香港の著名な映画俳優で、『男たちの挽歌』などで知られる周潤發(チョウ・ユンファ)氏(68)が10月初旬、韓国の釜山市で開催された第28回釜山国際映画祭の記者会見に出席。「香港の映画界は現在、全盛期から衰退しつつある。1997年の中国返還後、香港の映画産業には自由がなく、その創造性は中国の検閲によって翻弄されている」などと語り、中国の検閲によって香港の映画産業が斜陽化していると批判した。周氏が公の場で、中国の検閲に言及するのは初めて。香港各紙が報じた。
周氏は今回の映画祭で「アジア・フィルムメーカー・オブ・ザ・イヤー(アジア映画人賞)」を受賞するため釜山入りし、記者会見に出席した。周氏は「香港映画は1980年代から90年代にかけて脚光を浴びていたが、いまは韓国映画にスポットライトが当たっており、ハリウッドにも評価されている」と述べた。
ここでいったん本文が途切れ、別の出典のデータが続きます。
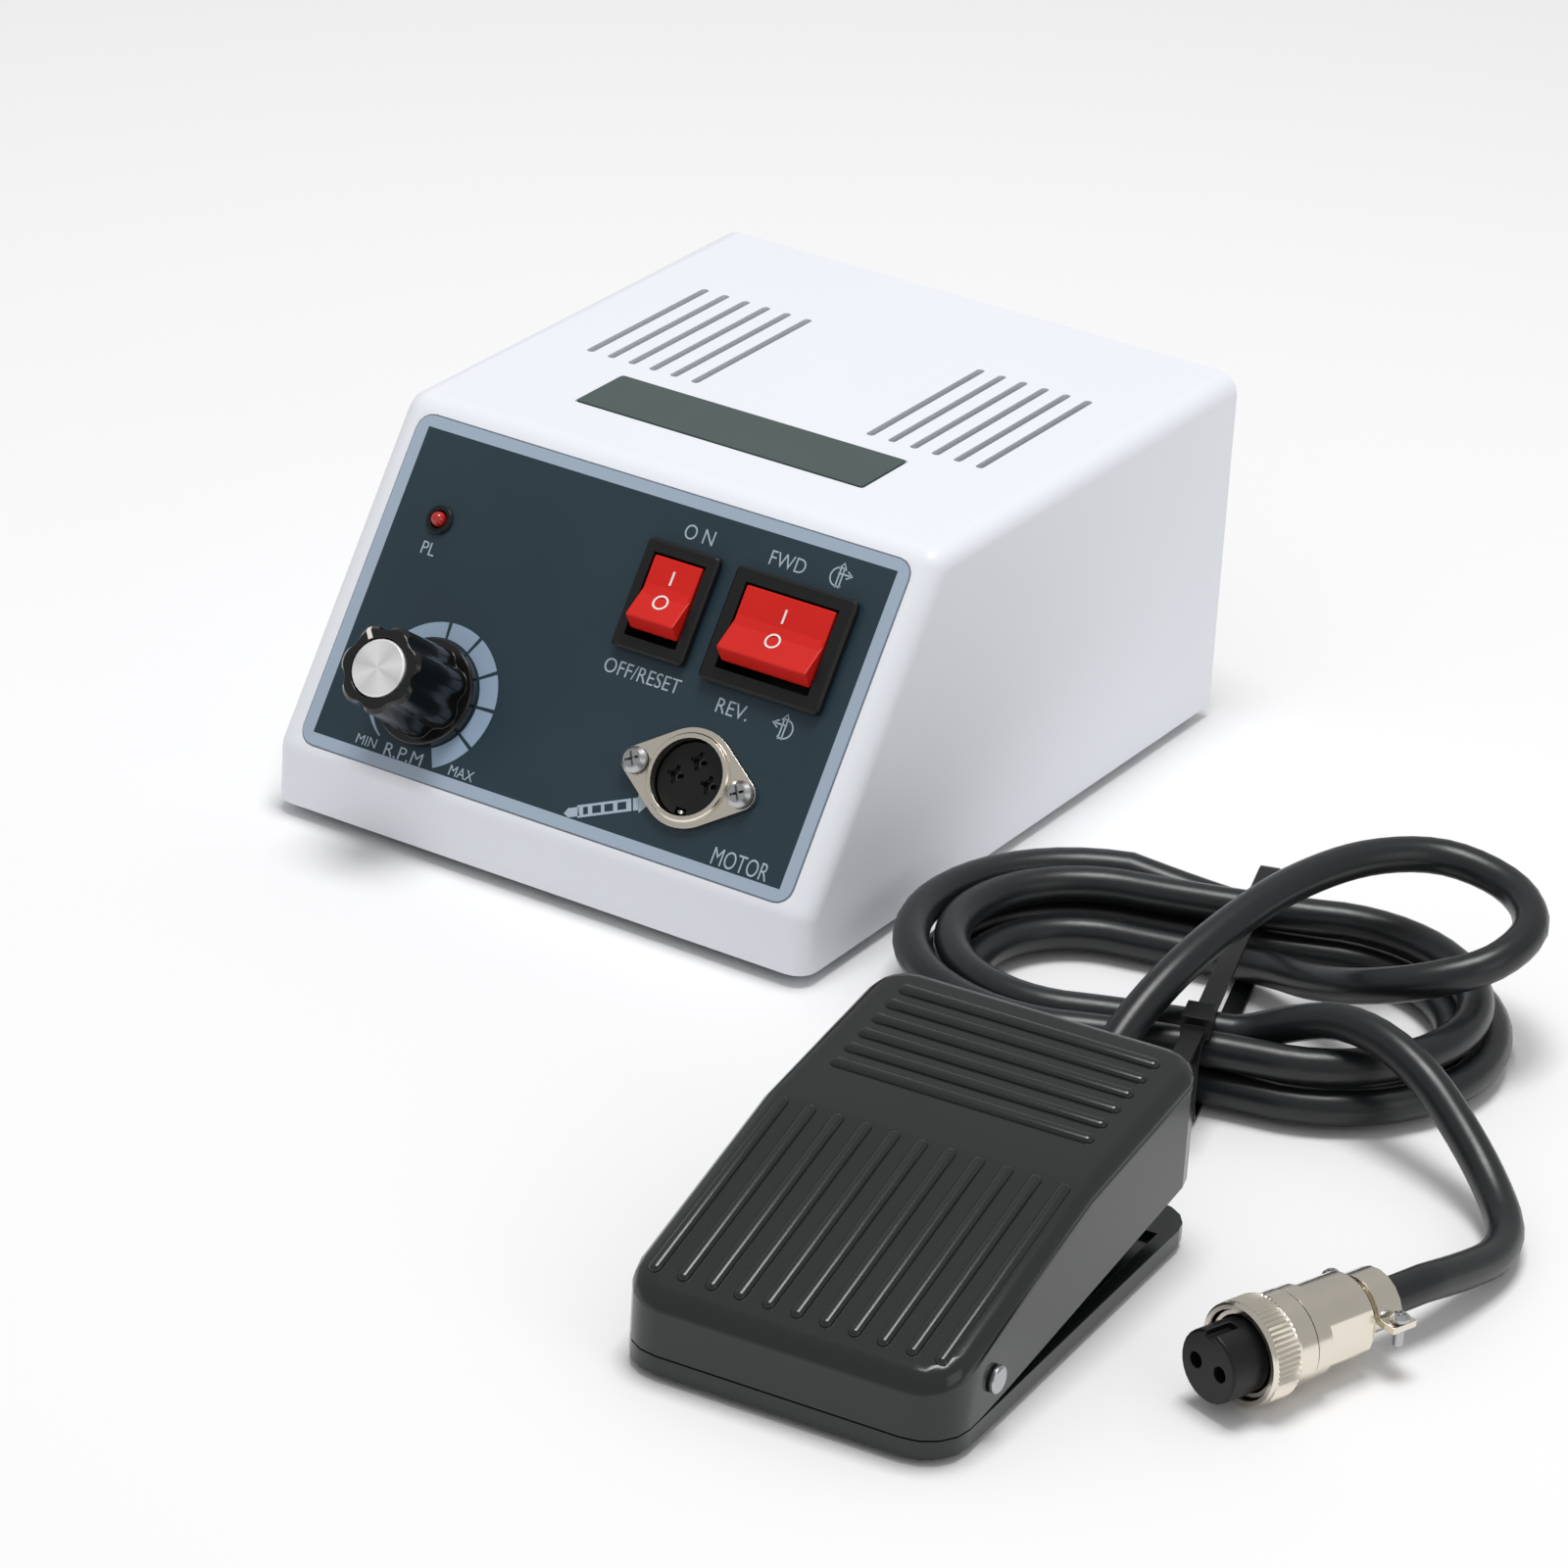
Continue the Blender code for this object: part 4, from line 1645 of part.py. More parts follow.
def cord_clamp(holder):
    """Saddle over the plug's sleeve, with an ear and a screw on each side."""
    inner = PLUG_SLEEVE_RADIUS + GAP
    outer = inner + CLAMP_THICKNESS
    reach = outer + CLAMP_EAR
    ear_angle = math.asin(CLAMP_THICKNESS / outer)
    outline = arc((0, 0), inner, math.pi, 0, 2 * ROUND_STEPS)
    outline += [(reach, 0), (reach, CLAMP_THICKNESS)]
    outline += arc((0, 0), outer, ear_angle, math.pi - ear_angle, 2 * ROUND_STEPS)
    outline += [(-reach, CLAMP_THICKNESS), (-reach, 0)]
    start = PLUG_LENGTH - CLAMP_WIDTH - OVERRUN / 2
    mesh = extruded(outline, start, start + CLAMP_WIDTH, "Y")
    holes = []
    screw_x = outer + CLAMP_EAR / 2 + GAP
    middle = start + CLAMP_WIDTH / 2
    for side in (-1, 1):
        hole = rod(CLAMP_SCREW_RADIUS + GAP, -OVERRUN, CLAMP_THICKNESS + OVERRUN)
        holes.append(shifted(hole, side * screw_x, middle))
    piece("cord_clamp", mesh, "nickel", holder, cut=[joined(holes)])
    for number, side in enumerate((-1, 1), 1):
        pan_screw(
            f"clamp_screw_{number}", holder, (side * screw_x, middle, CLAMP_THICKNESS + GAP),
            CLAMP_SCREW_RADIUS, CLAMP_SCREW_LENGTH, CLAMP_SCREW_HEAD_RADIUS, CLAMP_SCREW_HEAD_HEIGHT,
        )


# Whole set

def floor_centre():
    """Middle of the floor area that the case and the pedal cover, in the case's own frame."""
    left = -CASE_WIDTH / 2
    sine = math.sin(PEDAL_YAW)
    cosine = math.cos(PEDAL_YAW)
    head_x = PEDAL_WIDTH + GAP + HINGE_HEAD_THICKNESS
    head_y = HINGE_Y - HINGE_HEAD_RADIUS
    right = PEDAL_X + head_x * cosine - head_y * sine
    corner = PEDAL_FRONT_CORNER
    front = PEDAL_Y + corner * (sine + cosine - 1)
    back = rear_face() + GAP + FUSE_FLANGE_THICKNESS + GAP + FUSE_CAP_LENGTH
    return (left + right) / 2, (front + back) / 2


def build():
    for existing in list(bpy.data.objects):
        bpy.data.objects.remove(existing, do_unlink=True)
    middle_x, middle_y = floor_centre()
    assembly = empty("assembly", location=(-middle_x, -middle_y, 0))
    case = empty("case", assembly, (0, 0, FOOT_HEIGHT))
    top_shell(case)
    base_plate(case)
    rear_panel(case)
    feet(case)
    case_screws(case)
    nameplate(case)
    transformer(case)
    circuit_board(case)
    mains_inlet(case)
    fuse(case)
    pedal_socket(case)
    face = empty("control_face", case, (0, 0, LIP_HEIGHT), (SLOPE_ANGLE, 0, 0))
    knob_axis = empty("knob_axis", face, (KNOB_X, KNOB_S, 0))
    front_label(face)
    pilot_lamp(face)
    potentiometer(face, knob_axis)
    speed_knob(knob_axis)
    rocker_switch(face, "power", POWER_X, POWER_S, POWER_BEZEL, POWER_WINDOW, (1, 2))
    rocker_switch(face, "direction", DIRECTION_X, DIRECTION_S, DIRECTION_BEZEL, DIRECTION_WINDOW, (2, 3))
    motor_socket(face)
    pedal = empty("pedal", assembly, (PEDAL_X, PEDAL_Y, 0), (0, 0, PEDAL_YAW))
    hinge = empty("pedal_hinge", pedal, (0, HINGE_Y, HINGE_Z))
    pedal_base(pedal)
    pedal_cover(hinge)
    hinge_pin(pedal)
    return_spring(pedal)
    foot_switch(pedal)
    cord_gland(pedal)
    hank = empty("hank", assembly, (HANK_X, HANK_Y, 0), (0, 0, HANK_YAW))
    cord(hank)
    cable_tie(hank)
    plug_holder = empty("plug", assembly, (PLUG_X, PLUG_Y, PLUG_RING_RADIUS), (0, 0, PLUG_YAW))
    plug(plug_holder)
    cord_clamp(plug_holder)
    bpy.context.view_layer.update()


build()
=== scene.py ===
"""Micro-motor nail drill set: finishes, printed legends and the pedal cord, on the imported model.

Everything is in metres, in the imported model's frame, and each piece rides on one of its bodies.
"""

import json
import math

import bmesh
import bpy
from bpy.props import FloatProperty, FloatVectorProperty, PointerProperty
from mathutils import Matrix, Vector

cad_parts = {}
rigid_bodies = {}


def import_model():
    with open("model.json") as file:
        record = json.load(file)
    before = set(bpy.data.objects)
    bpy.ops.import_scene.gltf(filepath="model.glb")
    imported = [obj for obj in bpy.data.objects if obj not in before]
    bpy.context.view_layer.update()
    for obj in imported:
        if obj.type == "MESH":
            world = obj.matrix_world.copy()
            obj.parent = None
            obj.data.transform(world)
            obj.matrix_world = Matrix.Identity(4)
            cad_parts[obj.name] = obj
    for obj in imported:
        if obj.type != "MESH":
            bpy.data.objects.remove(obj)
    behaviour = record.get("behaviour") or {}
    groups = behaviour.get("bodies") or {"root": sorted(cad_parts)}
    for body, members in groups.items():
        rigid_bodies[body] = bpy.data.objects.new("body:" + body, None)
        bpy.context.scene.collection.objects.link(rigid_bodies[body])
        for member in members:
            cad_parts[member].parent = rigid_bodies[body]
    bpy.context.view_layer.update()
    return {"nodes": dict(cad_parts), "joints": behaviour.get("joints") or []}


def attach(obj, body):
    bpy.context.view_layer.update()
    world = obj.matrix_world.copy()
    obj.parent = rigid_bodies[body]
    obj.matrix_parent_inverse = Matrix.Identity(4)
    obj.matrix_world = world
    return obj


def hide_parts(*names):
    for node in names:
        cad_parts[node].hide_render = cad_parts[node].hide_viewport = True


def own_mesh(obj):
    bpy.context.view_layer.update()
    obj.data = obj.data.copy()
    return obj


bl_info = {
    "name": "Nail Drill Set",
    "version": (1, 0, 0),
    "blender": (4, 5, 0),
    "location": "3D View > Sidebar > Nail Drill",
    "description": "Control box, foot pedal and pedal cord of an electric nail drill",
    "category": "Object",
}

for leftover in list(bpy.data.objects):
    bpy.data.objects.remove(leftover, do_unlink=True)
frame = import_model()
NODES = frame["nodes"]
JOINTS = {joint["name"]: joint for joint in frame["joints"]}

MM = 0.001
IMAGE_SIZE = 1600

# Camera: the photograph's viewing angle, and its focal length in pixels
TARGET = Vector((-14.3, 8.5, 26.0)) * MM
AZIMUTH = math.radians(31.2)
ELEVATION = math.radians(26.0)
ROLL = math.radians(3.4)
CAMERA_DISTANCE = 1200 * MM
FOCAL_PIXELS = 6874
SENSOR = 36.0
CLIP = (0.05, 50)

# Finishes: how far the grain and the clouding are broken up, the lens's skin, the cap's rings
GRAIN_DETAIL = 3.0
GRAIN_ROUGHNESS = 0.6
CLOUD_DETAIL = 2.0
LOWEST_ROUGHNESS = 0.02
COAT_ROUGHNESS = 0.15
SPIN_ANISOTROPY = 0.85

# Painted reflection on the faced knob cap: light and dark wedges painted into its colour, as share
# of the turn and brightness
PAINTED_REFLECTION_WEDGES = [
    (0.0, 0.74), (0.1, 1.0), (0.2, 0.8), (0.33, 0.97), (0.46, 0.74),
    (0.56, 1.0), (0.68, 0.78), (0.82, 0.98), (1.0, 0.74),
]

# Meshes: how near two vertices are one, how flat two faces are one, and the angles from which
# edges are shaded sharp or softened
CAD_JOIN = 0.002 * MM
JOIN = 0.001 * MM
FLAT_ANGLE = math.radians(0.3)
SHARP_ANGLE = math.radians(32)
RIB_SHARP_ANGLE = math.radians(50)
EDGE_ANGLE = math.radians(33)
EDGE_SEGMENTS = 2
NORMAL_WEIGHT = 60

# The slope's own frame: x right, s up the slope from the lip
KNOB_X = -30.3 * MM
KNOB_S = 17.1 * MM
LABEL_TOP = 0.2 * MM
PRINT_THICKNESS = 0.04 * MM

# Label film: pale border round a dark inner field
FIELD_SIDE = 50.6 * MM
FIELD_LOW = 3.9 * MM
FIELD_HIGH = 63.8 * MM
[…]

そのうえで、「われわれの作品は政府部門の多くの審査に合格しなければならない」などと発言したが、いまのところ、中国では周氏の発言は報道されていない。
これまで中国政府は、中国と香港の映画会社の共同制作した映画について「過度な性描写や、幽霊、怪物、あるは悪と癒着した警官などは可能な限り排除する」などとの「国家条件」を提示しており、香港側でも、これらの要件を満たさないと、映画制作の資金を獲得するのが難しくなっている。
また、香港政府は2021年6月に施行した香港国家安全維持法(国安法)を踏まえ、同年9月の立法会(議会)で映画の検閲を厳しくする条例を可決した。
これによって、映画の中に国家の安全に不利益となる内容がないかを審査し、当局が「不合格」と判断した映画は、上映禁止だけでなく、制作者の刑事責任を問うことができることになった。
このため、香港の映画制作現場が委縮し、制作本数が激減した。香港映画産業協会によると、今年上半期の香港の興行収入は合計7億7190万香港ドル(約146億6610万円)で、同時期の中国の映画配給収入の263億元(5260億円)の約2.8%に過ぎず、香港映画の凋落傾向は著しい状況だ。